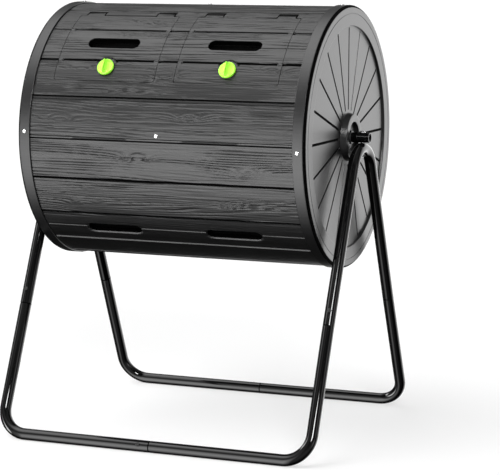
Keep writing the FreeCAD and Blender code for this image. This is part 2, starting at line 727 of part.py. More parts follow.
def hinge_ears(body, name, lug):
    """Two ears beside a lug's notch, with the hole that holds the hinge pin."""
    tilt = f"hinge_angle - {DOOR_PANEL_MIDDLE}"
    reach = "(lug_width / 2 + lug_gap + ear_thickness)"
    notch = "(lug_width / 2 + lug_gap)"
    block = new_sketch(body, f"{name}_ears", "YZ_Plane", tilt=tilt, lift=lug)
    add_rectangle(block, "0 - barrel_radius", "barrel_radius",
                  "hinge_radius - barrel_radius - 1", f"{PANEL_BORE} + panel_wall / 4")
    extrude(body, block, f"2 * {reach}", both_ways=True)
    pin_hole = new_sketch(body, f"{name}_pin_hole", "YZ_Plane", tilt=tilt, lift=lug)
    add_circle(pin_hole, "hinge_pin_radius", y="hinge_radius")
    extrude(body, pin_hole, f"2 * {reach}", cuts=True, both_ways=True)
    arc_block(body, f"{name}_notch", f"{lug} - {notch}", f"{lug} + {notch}",
              "hinge_radius - barrel_radius - 3", "panel_radius + 5",
              f"hinge_angle - {angle_for('2 * barrel_radius')}",
              f"hinge_angle + {angle_for('barrel_radius + lug_gap')}", cuts=True)


def hinge_pins():
    """One short rod through each lug, held in its two ears."""
    body = drum_body("hinge_pins", "hinge_angle")
    length = "lug_width + 2 * lug_gap + 2 * ear_thickness"
    for side in (-1, 1):
        for lug_side in (-1, 1):
            sketch = new_sketch(body, f"pin_{side + 2}_{lug_side + 2}", "YZ_Plane",
                                lift=f"{side} * door_place + {lug_side} * lug_place")
            add_circle(sketch, "hinge_pin_radius", y="hinge_radius")
            extrude(body, sketch, length, both_ways=True)


# ---------------------------------------------------------------- doors and latches

LATCH_TILT = f"latch_angle - {DOOR_MIDDLE}"


def door(label, side):
    """A curved lid between its two hinge lugs and its latch."""
    body = drum_body(label, DOOR_MIDDLE, x=f"{side} * door_place")
    inner = "(panel_radius - door_wall)"
    half = "door_width / 2"
    wall = new_sketch(body, "wall", "XZ_Plane")
    add_rectangle(wall, f"0 - {half}", half, inner, "panel_radius")
    revolve(body, wall, angle=DOOR_SPAN)
    for name, angle in (("lower_groove", "2 * plank_angle"), ("upper_groove", "3 * plank_angle")):
        plank_groove(body, name, "door_width - 2 * groove_width", f"{angle} - {DOOR_MIDDLE}")

    boss = new_sketch(body, "boss", "XZ_Plane", tilt=LATCH_TILT)
    add_outline(boss, [
        ("0", "collar_height"), ("collar_radius", "collar_height"),
        ("collar_radius", "boss_height - 4"), ("boss_radius", "boss_height - 4"),
        ("boss_radius", "boss_height"), ("0", "boss_height")])
    revolve(body, boss, "V_Axis")
    spindle_hole = new_sketch(body, "spindle_hole", "XY_Plane", tilt=LATCH_TILT,
                              lift=f"boss_height + {CUT_MARGIN}")
    add_circle(spindle_hole, "spindle_radius + running_gap")
    extrude(body, spindle_hole, "boss_height - collar_height + 4", cuts=True)

    recessed_grip(body, "hand_slot", "0", f"slot_angle - {DOOR_MIDDLE}",
                  "slot_length", "slot_width", "slot_depth")
    for lug_side in (-1, 1):
        hinge_lug(body, "left_lug" if lug_side < 0 else "right_lug", lug_side, inner)


def hinge_lug(body, name, side, inner):
    """An arm that carries the door's wall on to a barrel around the hinge pin."""
    tilt = f"hinge_angle - {DOOR_MIDDLE}"
    place = f"{side} * lug_place"
    root = "(0 - (hinge_angle - door_high) * pi / 180 * panel_radius - 2)"
    arm = new_sketch(body, f"{name}_arm", "YZ_Plane", tilt=tilt, lift=place)
    add_outline(arm, [
        (root, f"{inner} - 0.2"), ("0", "hinge_radius"), ("0", "panel_radius"),
        (root, "panel_radius - 0.4")])
    extrude(body, arm, "lug_width", both_ways=True)
    barrel = new_sketch(body, f"{name}_barrel", "YZ_Plane", tilt=tilt, lift=place)
    add_circle(barrel, "barrel_radius", y="hinge_radius")
    extrude(body, barrel, "lug_width", both_ways=True)
    bore = new_sketch(body, f"{name}_bore", "YZ_Plane", tilt=tilt, lift=place)
    add_circle(bore, "hinge_pin_radius + running_gap", y="hinge_radius")
    extrude(body, bore, "lug_width + 2", cuts=True, both_ways=True)


def latch_body(label, side):
    return drum_body(label, "latch_angle", x=f"{side} * door_place")


def latch_knob(label, side):
    """A round knob with an upright ridge, on a spindle with a square end."""
    body = latch_body(label, side)
    turned = new_sketch(body, "turned", "XZ_Plane")
    add_outline(turned, [
        ("0", "collar_height"), ("spindle_radius", "collar_height"),
        ("spindle_radius", "knob_base"), ("knob_radius - 1", "knob_base"),
        ("knob_radius", "knob_base + 1"), ("knob_radius", "knob_base + knob_thickness - 1.5"),
        ("knob_radius - 1.5", "knob_base + knob_thickness"), ("0", "knob_base + knob_thickness")])
    revolve(body, turned, "V_Axis")
    ridge = new_sketch(body, "ridge", "XY_Plane", lift="knob_base + knob_thickness - 1")
    half = "ridge_width / 2"
    long_half = "(knob_radius - 3)"
    add_outline(ridge, [
        (f"0 - {half}", f"0 - {long_half}"), (half, f"0 - {long_half}"),
        (half, f"{long_half} - 4"), ("0", long_half), (f"0 - {half}", f"{long_half} - 4")])
    extrude(body, ridge, "ridge_height + 1")
    square = new_sketch(body, "square", "XY_Plane", lift="collar_height")
    side_half = "square_width / 2"
    add_rectangle(square, f"0 - {side_half}", side_half, f"0 - {side_half}", side_half)
    extrude(body, square, "tongue_thickness", reverse=True)
    screw_hole = new_sketch(body, "screw_hole", "XY_Plane", lift="collar_height + 4")
    add_circle(screw_hole, "drum_screw_radius")
    extrude(body, screw_hole, "tongue_thickness + 6", cuts=True)


def latch_tongue(label, side):
    """The bolt behind the door. It points along X when open, and down when shut."""
    body = latch_body(label, side)
    plate = new_sketch(body, "plate", "XY_Plane", lift="collar_height - tongue_thickness - 0.4")
    half = "tongue_width / 2"
    back = "(0 - tongue_width / 2)"
    add_outline(plate, [
        (back, f"0 - {half} + 3"), (f"{back} + 3", f"0 - {half}"),
        ("tongue_reach - 5", f"0 - {half}"), ("tongue_reach", f"0 - {half} + 5"),
        ("tongue_reach", f"{half} - 5"), ("tongue_reach - 5", half),
        (f"{back} + 3", half), (back, f"{half} - 3")])
    side_half = "square_width / 2"
    add_rectangle(plate, f"0 - {side_half}", side_half, f"0 - {side_half}", side_half)
    extrude(body, plate, "tongue_thickness")


def latch_screw(label, side):
    """The screw that holds the tongue on the spindle."""
    body = latch_body(label, side)
    sketch = new_sketch(body, "screw", "XZ_Plane")
    head_top = "(collar_height - tongue_thickness - 0.4)"
    head_radius = "(square_width / 2 + 2.5)"
    add_outline(sketch, [
        ("0", f"{head_top} - 2"), (f"{head_radius} - 1", f"{head_top} - 2"),
        (head_radius, f"{head_top} - 1"), (head_radius, head_top),
        ("drum_screw_radius", head_top), ("drum_screw_radius", "collar_height + 2"),
        ("0", "collar_height + 2")])
    revolve(body, sketch, "V_Axis")


def build():
    for side, hand in ((-1, "left"), (1, "right")):
        arch(f"arch_{hand}", side)
        corner_tube(f"corner_tube_front_{hand}", side, 1)
        corner_tube(f"corner_tube_rear_{hand}", side, -1)
    tube_screws("tube_screws_front", 1)
    tube_screws("tube_screws_rear", -1)
    axle()
    axle_bolts()
    axle_nuts()

    for hand, turn in (("left", "180"), ("right", "0")):
        end_cap(f"end_cap_{hand}", turn)
        bush(f"bush_{hand}", turn)
    divider()
    door_panel("panel_door_front")
    for label, middle in (("panel_lower_front", "-45"), ("panel_lower_rear", "-135"),
                          ("panel_upper_rear", "135")):
        plain_panel(label, middle)
    hinge_pins()
    drum_screws("cap_screws_left", "0 - cap_screw_place", "drum_screw_angle", "cap_radius")
    drum_screws("cap_screws_right", "cap_screw_place", "0 - drum_screw_angle", "cap_radius")
    drum_screws("divider_screws", "0 - divider_screw_place", "drum_screw_angle",
                "panel_radius")

    for side, hand in ((-1, "left"), (1, "right")):
        door(f"door_{hand}", side)
        latch_knob(f"latch_knob_{hand}", side)
        latch_tongue(f"latch_tongue_{hand}", side)
        latch_screw(f"latch_screw_{hand}", side)


def check_document():
    for item in doc.Objects:
        if "Invalid" in item.State or "Error" in item.State:
            raise RuntimeError(f"{item.Name} failed: {item.State}")
    for body in bodies:
        if body.Shape.isNull() or not body.Shape.isValid():
            raise RuntimeError(f"{body.Label} has no valid shape")


def write_parts():
    os.makedirs(PARTS_FOLDER, exist_ok=True)
    for body in bodies:
        body.Shape.exportStep(os.path.join(PARTS_FOLDER, f"{body.Label}.step"))
        print(body.Label, len(body.Shape.Solids), round(body.Shape.Volume))


build()
doc.recompute()
check_document()
write_parts()
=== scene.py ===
import json
import math

import bmesh
import bpy
import numpy as np
from mathutils import Euler, Matrix, Vector

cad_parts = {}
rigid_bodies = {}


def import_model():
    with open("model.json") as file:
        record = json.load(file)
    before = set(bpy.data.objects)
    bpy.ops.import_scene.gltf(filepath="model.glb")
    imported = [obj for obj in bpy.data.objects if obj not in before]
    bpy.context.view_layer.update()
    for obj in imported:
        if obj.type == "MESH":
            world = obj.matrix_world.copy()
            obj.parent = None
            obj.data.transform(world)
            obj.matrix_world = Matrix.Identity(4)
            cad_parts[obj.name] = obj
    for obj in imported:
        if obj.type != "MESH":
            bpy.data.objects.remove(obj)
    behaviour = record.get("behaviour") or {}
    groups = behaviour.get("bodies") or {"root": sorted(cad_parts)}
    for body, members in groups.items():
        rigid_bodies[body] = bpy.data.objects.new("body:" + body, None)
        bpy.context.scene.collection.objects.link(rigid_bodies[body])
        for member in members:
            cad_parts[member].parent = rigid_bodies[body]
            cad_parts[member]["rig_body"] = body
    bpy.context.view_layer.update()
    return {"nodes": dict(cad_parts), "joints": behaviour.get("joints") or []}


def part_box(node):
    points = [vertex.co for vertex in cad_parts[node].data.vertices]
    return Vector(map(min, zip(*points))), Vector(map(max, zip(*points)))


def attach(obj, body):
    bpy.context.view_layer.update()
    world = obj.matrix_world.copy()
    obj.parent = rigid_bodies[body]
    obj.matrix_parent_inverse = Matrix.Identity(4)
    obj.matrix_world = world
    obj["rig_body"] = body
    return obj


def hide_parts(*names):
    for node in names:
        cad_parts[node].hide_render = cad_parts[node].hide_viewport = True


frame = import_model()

# The looks of a two-chamber compost tumbler. Metres and degrees. +X runs along
# the axle, +Y to the back and +Z up. An angle about the axle is 0 at the front
# and 90 at the top.

SEED = 7

JOINTS = {joint["name"]: joint for joint in frame["joints"]}
AXLE_HEIGHT = JOINTS["drum_spin"]["pos_m"][2]


def points_of(node):
    """A CAD node's vertices, as an array of rows x, y, z."""
    mesh = frame["nodes"][node].data
    flat = np.empty(len(mesh.vertices) * 3)
    mesh.vertices.foreach_get("co", flat)
    return flat.reshape(-1, 3)


def radius_of(points):
    """Distance from the axle's line."""
    return np.hypot(points[:, 1], points[:, 2] - AXLE_HEIGHT)


def angle_of(points):
    """Angle about the axle's line, in degrees, from -180 to 180."""
    return np.degrees(np.arctan2(points[:, 2] - AXLE_HEIGHT, -points[:, 1]))


def on_drum(x, angle, radius):
    """Points of the drum, as rows x, y, z, from arrays of places."""
    turn = np.radians(angle)
    return np.stack([x, -radius * np.cos(turn), AXLE_HEIGHT + radius * np.sin(turn)], axis=-1)


PANEL_RADIUS = radius_of(points_of("panel_lower_front")).max()
PANEL_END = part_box("panel_lower_front")[1].x
CAP_RADIUS = radius_of(points_of("end_cap_right")).max()
CAP_BAND_END = 0.3044
PLANK_ANGLE = 18
SHELL_DEPTH = 0.0026          # how far the grained skin reaches into a wall

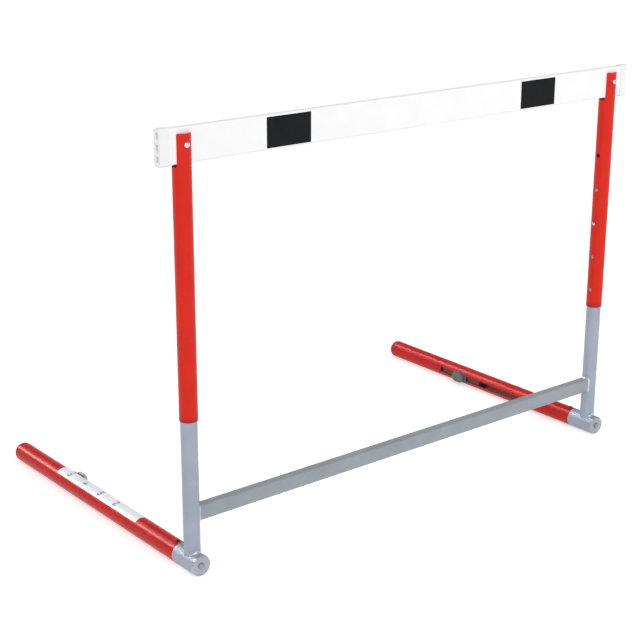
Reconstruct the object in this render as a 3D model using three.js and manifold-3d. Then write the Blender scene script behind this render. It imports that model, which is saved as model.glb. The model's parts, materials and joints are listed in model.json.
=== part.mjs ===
// Track hurdle: a hollow crossbar on two telescoping uprights, over feet that hold sliding counterweights.
// Millimetres, +Z up. The posts stand over y = 0 and the feet run to +Y. At the end the whole hurdle is
// moved, so that the origin lies on the ground at the middle of its footprint.
import * as THREE from "three";
import { mergeVertices } from "three/addons/utils/BufferGeometryUtils.js";
import Module from "manifold-3d";

const wasm = await Module();
wasm.setup();

// Whole hurdle
const crossbarLength = 1195;
const crossbarOverhang = 49;
const crossbarTop = 838;

// Height settings: five catch holes, 3 in apart, with the snap buttons in the middle one
const settingStep = 76.2;
const settingCount = 5;
const catchHeight = 495;

// Clearances
const seatGap = 0.3;
const slideGap = 0.35;
const screwGap = 0.3;
const cutOverrun = 5;

// Posts
const postRadius = 15.9;
const postWall = 1.6;
const postAboveButton = 105;

// Brace: a rectangular tube between the posts
const braceHeight = 30;
const braceDepth = 20;
const braceWall = 1.5;
const braceCorner = 3;
const braceMiddle = 116.5;

// Weld beads
const postWeldRadius = 4;
const braceWeldRadius = 2.5;

// Upper tubes, which slide on the posts
const upperWall = 1.2;
const upperBelowHoles = 40;
const upperLip = 0.5;
const tongueShort = 10;
const tongueCorner = 3;
const notchDrop = 5.5;
const notchFillet = 5;
const catchHoleRadius = 4.2;

// Snap buttons and their springs, inside the posts
const buttonRadius = 3.9;
const buttonStandOut = 2.6;
const buttonFlangeRadius = 5.2;
const buttonFlangeThickness = 1.2;
const leafWidth = 9;
const leafThickness = 0.8;
const leafAboveButton = 7;
const leafBelowButton = 38;
const leafBend = 3;

// Crossbar
const boardHeight = 63.5;
const boardDepth = 16;
const boardWall = 2;
const boardWeb = 1.6;
const boardCorner = 3;
const cellCorner = 1;

// Bands: black films on the front of the crossbar, whose outer ends leave a white stretch
const bandFromEnd = 225;
const bandWidth = 100;
const bandHeight = 56;
const bandCorner = 1;
const bandThickness = 0.5;

// Crossbar's end caps
const capSleeve = 15;
const capWall = 1.2;
const capPlate = 4;
const capRecessDepth = 3.2;
const capRecessWidth = 8;
const capRecessHeight = 11;
const capRecessCorner = 2;

// Bolts that hold the crossbar to the tongues
const boardBoltRadius = 3;
const boardBoltHeadRadius = 5.6;
const boardBoltHeadHeight = 3.6;
const boardBoltEnd = 1.5;
const boardBoltRise = 2.5;
const boardWasherRadius = 9;
const boardWasherThickness = 1.6;
const boardNutAcross = 10;
const boardNutThickness = 5;

// Feet: the welded base stubs in front, and the slotted foot tubes behind them
const footRadius = 20.65;
const footWall = 2;
const baseFrontReach = 25;
const baseRearReach = 40;
const footTubeLength = 612;

// Front discs and their bolts
const discThickness = 4.5;
const discBevel = 2;
const discStemLength = 10;
const anchorThickness = 6;
const frontBoltRadius = 3;
const frontBoltHeadRadius = 6.5;
const frontBoltHeadHeight = 4;
const frontBoltEnd = 2;

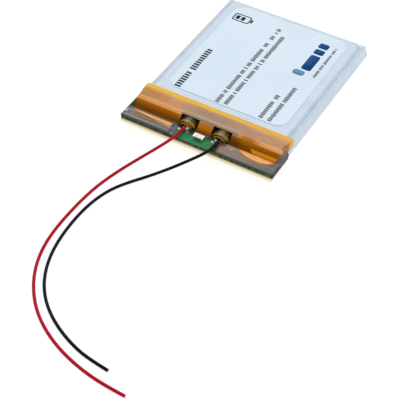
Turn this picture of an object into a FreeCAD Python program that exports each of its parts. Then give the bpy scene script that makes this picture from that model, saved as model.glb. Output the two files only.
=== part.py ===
"""Flat lithium-polymer pouch cell with a protection board and two loose leads.

Millimetres. X runs across the cell, Y along it from the lead end to the far end, Z up.
The origin is under the middle of the pack, on the surface that it lies on.
"""
import FreeCAD
import Part
import math
import os

V = FreeCAD.Vector

# ---------------------------------------------------------------- driving dimensions
TAPE = 0.08                 # polyimide tape, label film and insulating paper
LAMINATE = 0.12             # pouch foil
FIT = 0.02                  # clearance between pieces that only lie beside each other

# Cell
CELL_WIDTH = 34.0           # over the two folded side seams
CELL_HEIGHT = 4.3           # pouch alone, without tape
CUP_LENGTH = 37.7           # formed body, at the foot of its walls
CUP_DRAFT = 0.25            # each wall leans in by this much from foot to top
CUP_CORNER = 1.6            # plan radius of the formed corners
CUP_SHOULDER = 0.9          # radius between the walls and the top
TERRACE_DEPTH = 4.0         # flat front seal that the tabs pass through
SEAM_THICK = 0.28
SEAM_DROP = 0.35            # a folded seam stops this far below the cell's top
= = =
### [WHAT IS NEEDED]
Repeat the span of lines that opens with the line holding "Turn this picture" and closes with the line holding "V = FreeCAD.Vector", exactly as it stands.

### [ANSWER TO THE TASK]
Turn this picture of an object into a FreeCAD Python program that exports each of its parts. Then give the bpy scene script that makes this picture from that model, saved as model.glb. Output the two files only.
=== part.py ===
"""Flat lithium-polymer pouch cell with a protection board and two loose leads.

Millimetres. X runs across the cell, Y along it from the lead end to the far end, Z up.
The origin is under the middle of the pack, on the surface that it lies on.
"""
import FreeCAD
import Part
import math
import os

V = FreeCAD.Vector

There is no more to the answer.